I got a bit of a taste of that kind of nectar my own bad self yesterday. I had coffee with one of the folks I knew I would miss when I left my last job. She was in my town, visiting another refugee from that employer, and we met up at one of my favorite cafes and chatted into the late afternoon.

Now, if you leave your job kind of sudden like in a ruckus, it’s natural to be curious about the aftermath. But, given the ruckus, I could never know what folks thought or what was left behind of me and my work. C’est la vie and la guerre and all that.

Turns out, there are a few folks who still give me credit for my mad admin and management skilz. A few folks who remember that I was neither malicious nor insane or whatever the gossip mill might have spit out given my circumstances. Best of all, this woman who I considered a friend back then and a friend now, has even cited me to a new wave of management as her first mentor who taught her some of the management skills she now possesses and is using to climb the ladder from which I got shaken off four years ago. (Of course, as a bright, thoughtful person, her success is probably a lot more organic and internal than she gives herself credit. Still and all, it’s nice to be remembered.)

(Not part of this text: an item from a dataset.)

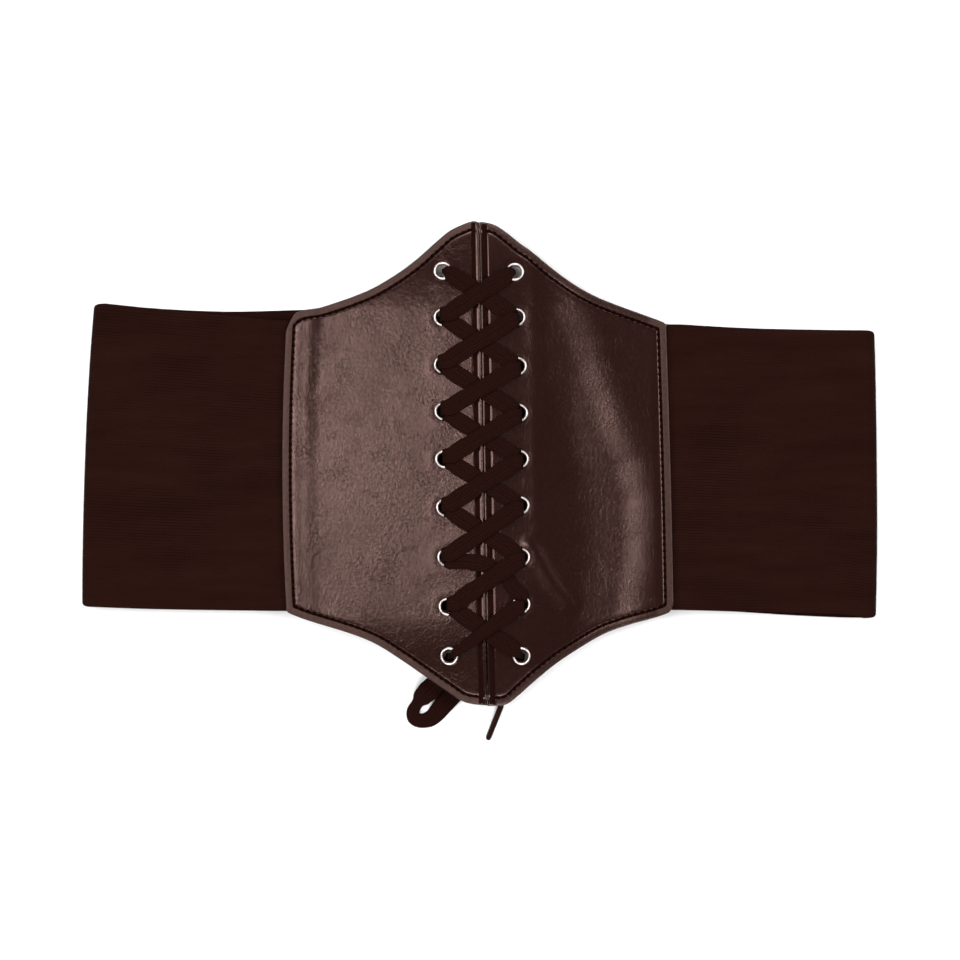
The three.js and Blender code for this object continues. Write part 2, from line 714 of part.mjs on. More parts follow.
[LEFT, RIGHT].forEach((panel) => {
  const side = panel === LEFT ? 'left' : 'right';
  addMesh(`panel_${side}`, cutEyeletHoles(panel, panelGeometry(panel)), LEATHER_LOOK);
  for (let row = 0; row < ROWS; row += 1) {
    const eyelet = addMesh(`eyelet_${side}_${row + 1}`, eyeletGeometry(), METAL_LOOK);
    seatOnLeather(eyelet, eyeletPlace(panel, row));
  }
});
addMesh('band', bandGeometry(), ELASTIC_LOOK);
addMesh('lace', laceGeometry(laceSections(), LACE_SIDES), LACE_LOOK);
addMesh('lace_tail_left', laceGeometry(tailSections(LEFT_TAIL), TAIL_SIDES), LACE_LOOK);
addMesh('lace_tail_right', laceGeometry(tailSections(RIGHT_TAIL), TAIL_SIDES), LACE_LOOK);
addAglet('aglet_left', LEFT_TAIL);
addAglet('aglet_right', RIGHT_TAIL);

export default belt;
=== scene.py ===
"""Corset belt: two laced leather panels on a wide ribbed elastic, lying flat on its back.

Metres, +Z up from the floor, +X to the right and +Y to the top of the laced edge.
"""

import logging
import math
from collections.abc import Callable, Sequence
from dataclasses import dataclass
from enum import Enum

import bmesh
import bpy
from mathutils import Matrix, Vector, noise


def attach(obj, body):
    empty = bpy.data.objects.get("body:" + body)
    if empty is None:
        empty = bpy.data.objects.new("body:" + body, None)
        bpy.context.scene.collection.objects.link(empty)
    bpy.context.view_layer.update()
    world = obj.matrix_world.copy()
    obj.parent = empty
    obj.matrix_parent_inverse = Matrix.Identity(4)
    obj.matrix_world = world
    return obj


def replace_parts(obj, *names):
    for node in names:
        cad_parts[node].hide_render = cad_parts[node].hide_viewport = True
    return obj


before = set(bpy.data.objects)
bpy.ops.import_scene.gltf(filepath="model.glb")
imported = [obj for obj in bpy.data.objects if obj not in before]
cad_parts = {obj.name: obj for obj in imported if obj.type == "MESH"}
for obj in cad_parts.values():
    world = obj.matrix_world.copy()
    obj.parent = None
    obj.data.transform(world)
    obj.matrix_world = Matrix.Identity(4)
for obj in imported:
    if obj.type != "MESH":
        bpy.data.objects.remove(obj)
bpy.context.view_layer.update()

MM = 0.001
MERGE = 1e-7
TINY = 1e-6
log = logging.getLogger("corset_belt")

Pair = tuple[float, float]
Triple = tuple[float, float, float]
Quad = tuple[float, float, float, float]
Table = tuple[Pair, ...]
Mesh = bmesh.types.BMesh
Vertex = bmesh.types.BMVert
Socket = bpy.types.NodeSocket
Material = bpy.types.Material
Piece = bpy.types.Object
GridPlace = Callable[[Vertex], tuple[int, int]]


class Side(Enum):
    """The two halves of the front. The value is the sign of their side of the seam."""

    LEFT = -1
    RIGHT = 1


class Slot(Enum):
    """The record's material slots."""

    LEATHER = "leather"
    ELASTIC = "elastic"
    LACE = "lace_cord"
    EYELET = "eyelet_metal"
    TIP = "tip_plastic"


def smooth_step(value: float, low: float, high: float) -> float:
    """Share of the way between two limits, eased at both ends.

    Args:
        value: Where to read it.
        low: The limit where it is 0.
        high: The limit where it is 1.

    Returns:
        A share from 0 to 1.
    """
    share = min(1.0, max(0.0, (value - low) / (high - low)))
    return share * share * (3 - 2 * share)


def mix(start: float, end: float, share: float) -> float:
    """The value that lies a share of the way from start to end."""
    return start + (end - start) * share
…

Here’s the great part that makes me feel like karma does will out and every dog has her day while every scumbag gets a comeuppance — Apparently, on the day she had received my Christmas card in the mail, she had actually been talking about me and our past working together. She’s having a bit of trouble with the very same person who it appears knifed my younger and less wise back firmly between the shoulder blades a while back. My visage on our card was a reminder, she said, of who to trust (or not, as the case may be).

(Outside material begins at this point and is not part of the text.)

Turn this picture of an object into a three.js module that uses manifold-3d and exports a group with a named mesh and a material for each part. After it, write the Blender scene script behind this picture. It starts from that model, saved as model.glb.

She’s truly an optimistic, kind-hearted person, and, thus, is at risk from trusting mother-fucking assholes, like my special friend from years ago. Except, she’s persevered now and come out from hiding, as it were, so that the mother-fucker in question can no longer claim her work for the MF’s own.

(Ironically, I think I laid the groundwork for her current career by crashing and burning in weblogging style. I gather she picked up a lot of the pieces I had dropped when I left, inadvertently shining light on the emperor who had no clothes. I’m pretty sure it was the nude emperor who stabbed me. Now she’s at least a grade higher than the perpetrator in the corporation, who has been stripped of much of the kingdom and had shit stopped (like buying home computers on the government’s dime). She has succeeded where I failed in a job that might have been mine in had things not happened as they did. I have no doubt the asshole will be gone in six months or less.)

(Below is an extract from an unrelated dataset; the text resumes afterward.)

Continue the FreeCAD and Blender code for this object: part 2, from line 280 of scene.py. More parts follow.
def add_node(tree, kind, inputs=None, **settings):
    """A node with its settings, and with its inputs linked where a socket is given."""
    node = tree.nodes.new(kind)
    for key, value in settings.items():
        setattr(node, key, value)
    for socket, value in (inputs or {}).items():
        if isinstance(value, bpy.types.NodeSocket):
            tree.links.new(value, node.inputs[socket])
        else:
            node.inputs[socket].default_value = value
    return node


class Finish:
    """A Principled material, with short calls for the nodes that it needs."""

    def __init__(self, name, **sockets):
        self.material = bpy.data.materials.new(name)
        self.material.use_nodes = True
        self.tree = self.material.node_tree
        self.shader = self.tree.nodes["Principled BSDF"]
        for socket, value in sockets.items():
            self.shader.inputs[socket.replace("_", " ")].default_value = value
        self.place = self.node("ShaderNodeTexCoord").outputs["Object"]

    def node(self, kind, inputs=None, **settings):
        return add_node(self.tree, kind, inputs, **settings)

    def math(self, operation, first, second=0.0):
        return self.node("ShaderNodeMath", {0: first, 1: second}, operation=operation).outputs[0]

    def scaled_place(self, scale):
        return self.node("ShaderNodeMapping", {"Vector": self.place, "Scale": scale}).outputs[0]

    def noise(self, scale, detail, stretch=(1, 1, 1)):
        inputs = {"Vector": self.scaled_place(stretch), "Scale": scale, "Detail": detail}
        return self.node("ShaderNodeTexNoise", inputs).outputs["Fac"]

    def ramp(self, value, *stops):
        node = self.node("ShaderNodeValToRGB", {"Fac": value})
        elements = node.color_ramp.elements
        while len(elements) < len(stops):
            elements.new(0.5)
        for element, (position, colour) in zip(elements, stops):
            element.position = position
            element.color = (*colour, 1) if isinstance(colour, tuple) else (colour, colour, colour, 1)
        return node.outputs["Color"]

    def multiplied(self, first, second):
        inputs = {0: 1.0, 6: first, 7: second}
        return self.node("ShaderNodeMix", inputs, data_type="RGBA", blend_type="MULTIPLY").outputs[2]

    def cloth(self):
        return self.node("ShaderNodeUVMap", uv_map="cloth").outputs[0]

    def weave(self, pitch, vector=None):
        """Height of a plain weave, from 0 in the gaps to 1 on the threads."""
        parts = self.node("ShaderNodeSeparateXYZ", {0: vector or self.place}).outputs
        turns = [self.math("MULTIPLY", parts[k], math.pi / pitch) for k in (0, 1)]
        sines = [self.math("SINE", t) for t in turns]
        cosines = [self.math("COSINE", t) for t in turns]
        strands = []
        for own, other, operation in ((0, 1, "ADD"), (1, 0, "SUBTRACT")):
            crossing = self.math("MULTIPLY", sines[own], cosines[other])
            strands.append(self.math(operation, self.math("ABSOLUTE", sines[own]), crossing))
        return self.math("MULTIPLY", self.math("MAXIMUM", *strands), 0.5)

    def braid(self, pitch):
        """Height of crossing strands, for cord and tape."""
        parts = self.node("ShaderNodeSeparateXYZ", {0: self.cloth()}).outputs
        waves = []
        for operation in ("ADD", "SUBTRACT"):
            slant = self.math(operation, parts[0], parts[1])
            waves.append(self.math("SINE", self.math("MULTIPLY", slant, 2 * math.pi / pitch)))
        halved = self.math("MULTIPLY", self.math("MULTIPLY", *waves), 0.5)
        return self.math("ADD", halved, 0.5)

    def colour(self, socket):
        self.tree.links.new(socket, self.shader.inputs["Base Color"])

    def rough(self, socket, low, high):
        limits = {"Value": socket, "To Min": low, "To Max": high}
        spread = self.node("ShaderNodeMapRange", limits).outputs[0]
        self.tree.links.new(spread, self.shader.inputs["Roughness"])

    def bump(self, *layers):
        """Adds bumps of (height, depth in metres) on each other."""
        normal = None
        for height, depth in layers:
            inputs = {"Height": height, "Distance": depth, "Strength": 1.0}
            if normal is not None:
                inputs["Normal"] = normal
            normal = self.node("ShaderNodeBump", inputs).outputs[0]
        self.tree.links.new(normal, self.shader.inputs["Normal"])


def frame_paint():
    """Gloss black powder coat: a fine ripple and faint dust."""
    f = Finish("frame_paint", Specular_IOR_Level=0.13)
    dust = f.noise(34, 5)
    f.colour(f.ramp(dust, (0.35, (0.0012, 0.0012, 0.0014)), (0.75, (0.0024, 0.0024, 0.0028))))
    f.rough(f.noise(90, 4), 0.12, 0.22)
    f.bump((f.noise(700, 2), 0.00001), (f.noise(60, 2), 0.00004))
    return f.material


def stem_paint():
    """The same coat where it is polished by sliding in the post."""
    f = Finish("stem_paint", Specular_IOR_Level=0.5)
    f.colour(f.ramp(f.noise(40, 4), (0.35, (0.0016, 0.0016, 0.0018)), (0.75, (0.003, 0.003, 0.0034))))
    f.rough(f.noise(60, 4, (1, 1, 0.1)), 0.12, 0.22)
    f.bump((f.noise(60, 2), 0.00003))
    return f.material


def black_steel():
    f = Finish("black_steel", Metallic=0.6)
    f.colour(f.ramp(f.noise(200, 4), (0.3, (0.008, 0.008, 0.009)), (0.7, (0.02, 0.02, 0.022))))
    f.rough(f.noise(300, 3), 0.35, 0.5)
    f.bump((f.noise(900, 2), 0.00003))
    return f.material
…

I’m still angry and hurt by what happened to me. Not in an active way, since my life is quite lovely and all’s well that ends well. But, I really do think what happened was a malicious attack. Really, I do. One that has meant I can’t ever truly trust coworkers as I once did. One that had me doubting my own abilities and workplace relationships for years.

From my point of view, reporting this ‘blog to HR and implying I was threatening served no one well and served no purpose. If I were truly sick and a threat or stressed or otherwise in need of intervention, so many positive things could have been done, including sitting down and talking with me. Given that I wasn’t crazed, my reputation, my private life, my work history were all potentially damaged. Without a lawyer, I’m not sure I would even have been able to get the job I have today. Actually, I know I wouldn’t have.

Worse, if I gave a rat’s ass for my old employer, they ended up losing money and time, paying me off and sorting through the work I never properly prepared to transition to new staff. A loss all around, if you think about it.

I guess hearing about the place I spent so many hours toiling gave me a sense of vindication. Knowing that the asshole who fucked me and fucked the company hasn’t prevailed seems fair. Getting credit for mentoring, for some of the systems I had started to put in place, makes it all seem a bit less in vain. Knowing that a good woman, who I had enjoyed knowing when we worked together (actually through two different companies), has been promoted is promising. It all gives me hope.

And, in my current job, in the year end/year beginning review I’m due to finish and hand back to the boss, I think I’ll have a bit more perspective. My boss has lauded my team spirit, my leadership skills and my stewardship, in the words of the HR forms. Above everything, she’s mentioned my judgment and ability to communicate.

Given my past history, it’s been difficult for me to remember that these are skills with which I’ve been credited before. I had forgotten that I had been a contributor to my last job. That I had made friends and that some people admired my work. For fuck’s sake, one reason my lawyer pushed back for me, apart from the fees I was paying him, was what he saw when he demanded my old work files. According to him, you just didn’t see very often in a labor dispute such a stellar record of reviews and promotions.

So 2007 is on the brink of dying, and my head is back in July 2004. But, I’m feeling good about that year and it’s death, too. One quote that still rings true for me in summing up the situation, and the reality I hope my friend remembers when she is back in Boston if she’s right about who my accuser was, is this one:

(Because let’s remember, you didn’t report that I should shut up and stop being annoying, you reported I was DANGEROUS and needed the psychological help. Nice fucking touch, I doft my cap to your ingenuity.)

I could have lived with getting fired. I probably wouldn’t have fought back if I was dismissed for a conflict in how my interests and the workplace’s had fallen out of alignment. Ho hum, to no longer find yourself as a productive drone in the hive.

But, that was not what happened. It was more, it was worse and it was personal. I was associated with violence and the potential to be dangerous. That is a fucking sick thing to do to someone.